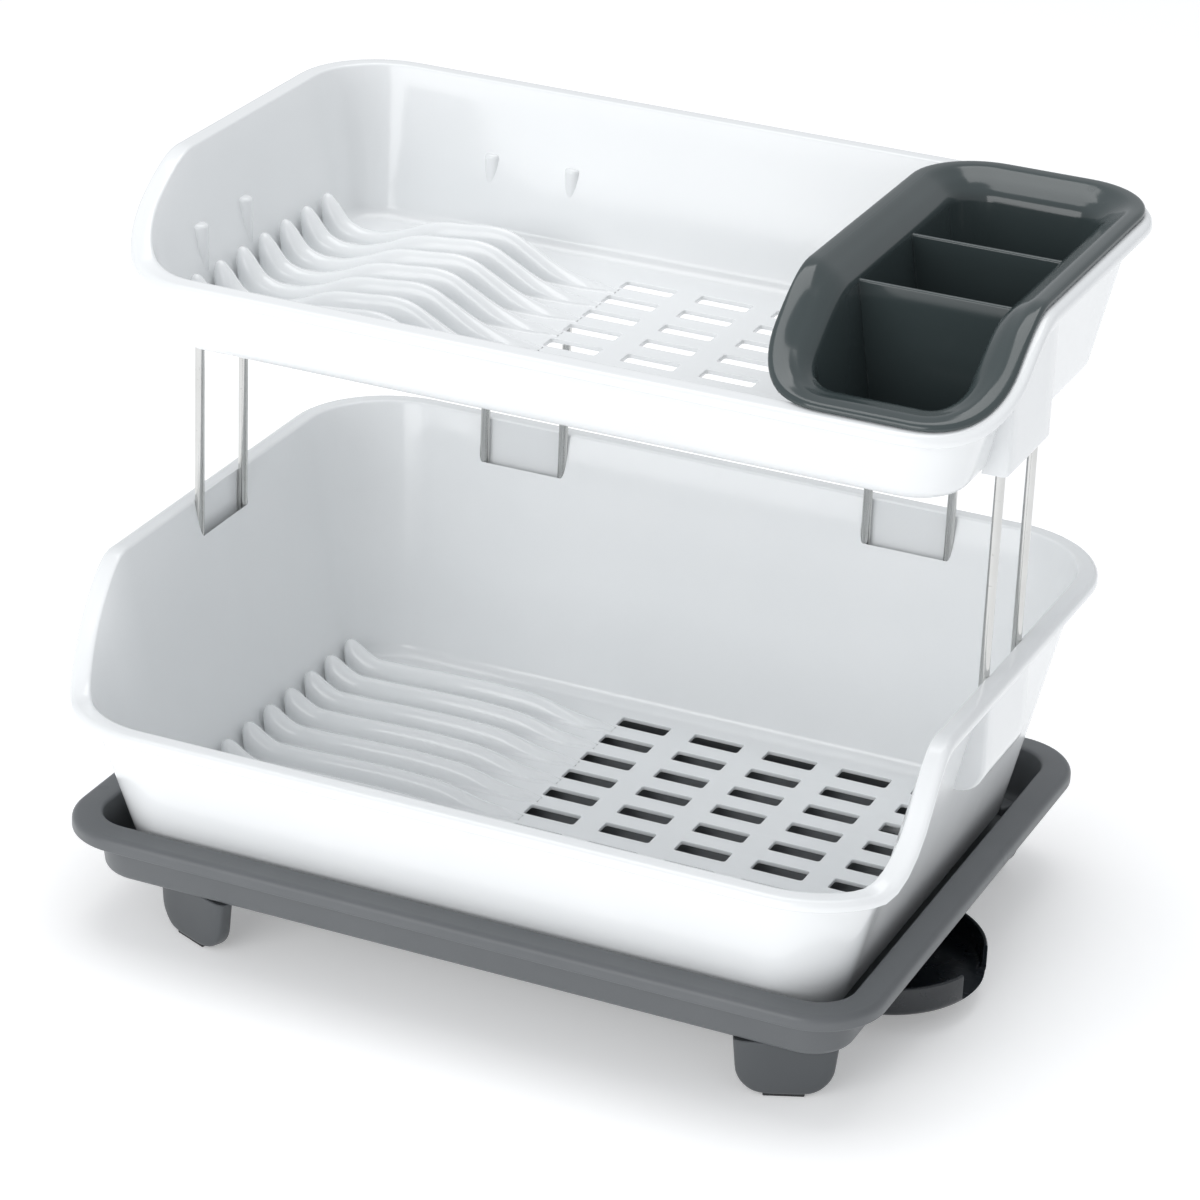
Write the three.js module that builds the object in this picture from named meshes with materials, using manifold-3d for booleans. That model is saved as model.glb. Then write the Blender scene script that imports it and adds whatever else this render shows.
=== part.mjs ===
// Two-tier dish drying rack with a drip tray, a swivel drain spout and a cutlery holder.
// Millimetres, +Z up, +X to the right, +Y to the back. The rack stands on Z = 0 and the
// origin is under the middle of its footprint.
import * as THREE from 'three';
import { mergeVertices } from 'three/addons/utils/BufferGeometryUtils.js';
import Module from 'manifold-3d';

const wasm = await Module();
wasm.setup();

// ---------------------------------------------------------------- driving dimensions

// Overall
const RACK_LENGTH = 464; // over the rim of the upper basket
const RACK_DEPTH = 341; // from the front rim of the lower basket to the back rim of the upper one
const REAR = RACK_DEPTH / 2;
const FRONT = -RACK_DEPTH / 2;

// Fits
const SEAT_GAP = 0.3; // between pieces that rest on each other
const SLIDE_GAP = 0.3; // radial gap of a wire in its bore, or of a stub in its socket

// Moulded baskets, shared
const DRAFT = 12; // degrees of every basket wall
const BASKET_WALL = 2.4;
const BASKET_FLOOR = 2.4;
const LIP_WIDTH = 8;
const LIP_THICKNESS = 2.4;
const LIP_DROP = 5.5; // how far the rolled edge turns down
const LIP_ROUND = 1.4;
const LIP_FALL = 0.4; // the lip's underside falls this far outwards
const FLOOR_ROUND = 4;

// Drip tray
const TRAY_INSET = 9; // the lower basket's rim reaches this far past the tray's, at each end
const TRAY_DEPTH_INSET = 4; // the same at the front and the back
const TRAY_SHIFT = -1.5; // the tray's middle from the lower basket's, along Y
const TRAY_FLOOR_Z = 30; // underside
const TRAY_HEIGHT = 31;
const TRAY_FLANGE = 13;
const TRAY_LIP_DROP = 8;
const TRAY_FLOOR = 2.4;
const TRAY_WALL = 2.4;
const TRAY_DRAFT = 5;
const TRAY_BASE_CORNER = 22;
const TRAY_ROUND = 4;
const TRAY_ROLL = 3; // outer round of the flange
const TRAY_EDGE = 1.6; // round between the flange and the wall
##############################
EXERCISE
Using the data above, restate word for word the lines from its opening line through the line that contains "const FLOOR_ROUND = 4;", and no more.

SOLUTION BELOW
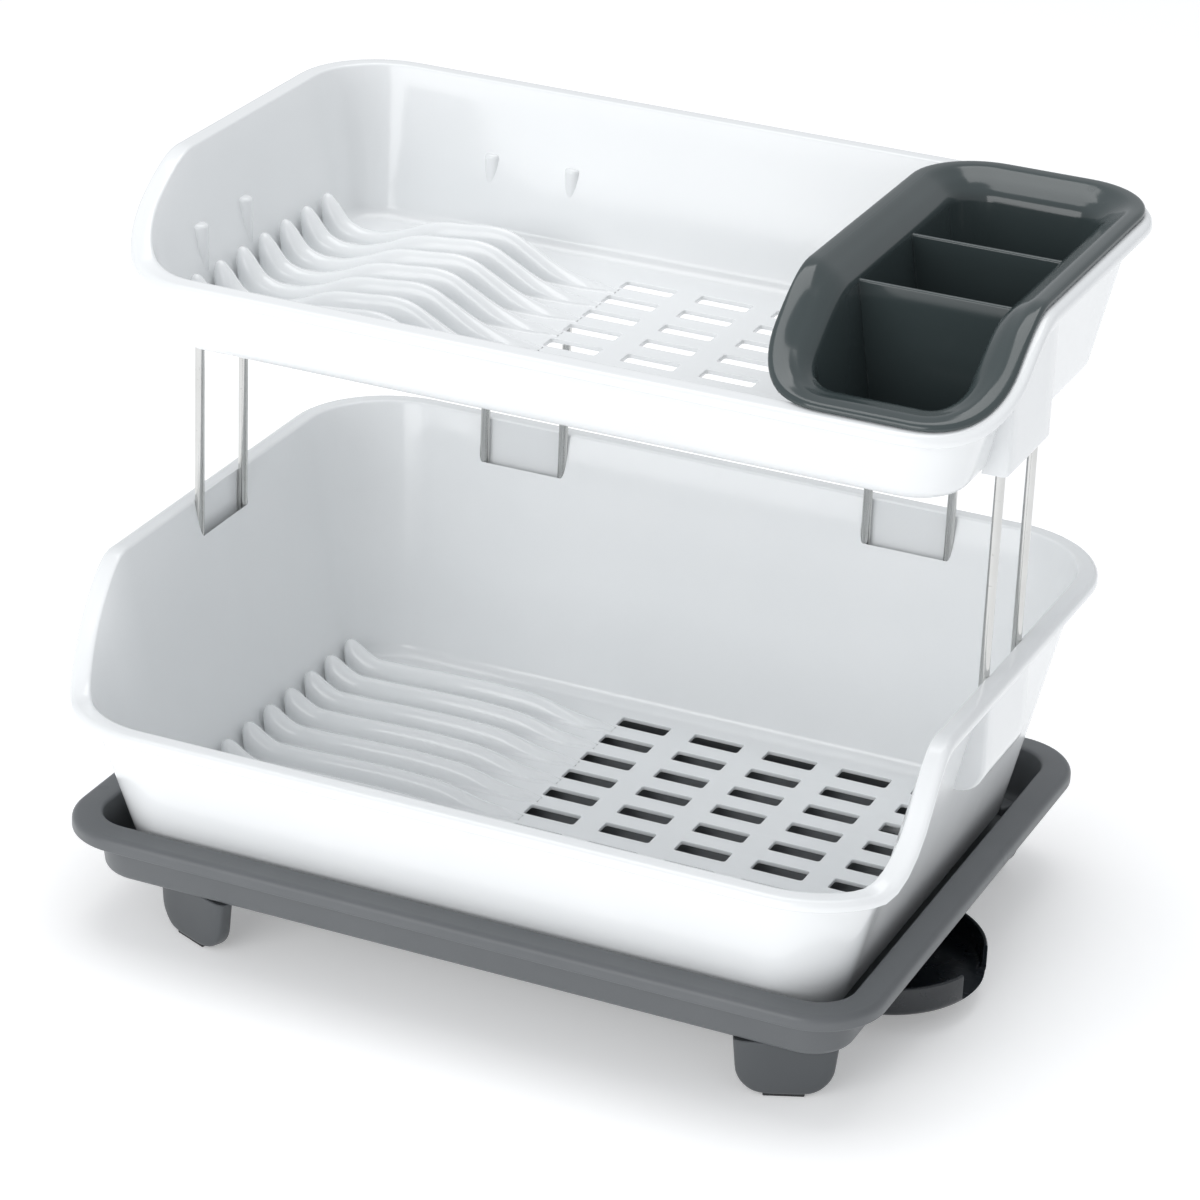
Write the three.js module that builds the object in this picture from named meshes with materials, using manifold-3d for booleans. That model is saved as model.glb. Then write the Blender scene script that imports it and adds whatever else this render shows.
=== part.mjs ===
// Two-tier dish drying rack with a drip tray, a swivel drain spout and a cutlery holder.
// Millimetres, +Z up, +X to the right, +Y to the back. The rack stands on Z = 0 and the
// origin is under the middle of its footprint.
import * as THREE from 'three';
import { mergeVertices } from 'three/addons/utils/BufferGeometryUtils.js';
import Module from 'manifold-3d';

const wasm = await Module();
wasm.setup();

// ---------------------------------------------------------------- driving dimensions

// Overall
const RACK_LENGTH = 464; // over the rim of the upper basket
const RACK_DEPTH = 341; // from the front rim of the lower basket to the back rim of the upper one
const REAR = RACK_DEPTH / 2;
const FRONT = -RACK_DEPTH / 2;

// Fits
const SEAT_GAP = 0.3; // between pieces that rest on each other
const SLIDE_GAP = 0.3; // radial gap of a wire in its bore, or of a stub in its socket

// Moulded baskets, shared
const DRAFT = 12; // degrees of every basket wall
const BASKET_WALL = 2.4;
const BASKET_FLOOR = 2.4;
const LIP_WIDTH = 8;
const LIP_THICKNESS = 2.4;
const LIP_DROP = 5.5; // how far the rolled edge turns down
const LIP_ROUND = 1.4;
const LIP_FALL = 0.4; // the lip's underside falls this far outwards
const FLOOR_ROUND = 4;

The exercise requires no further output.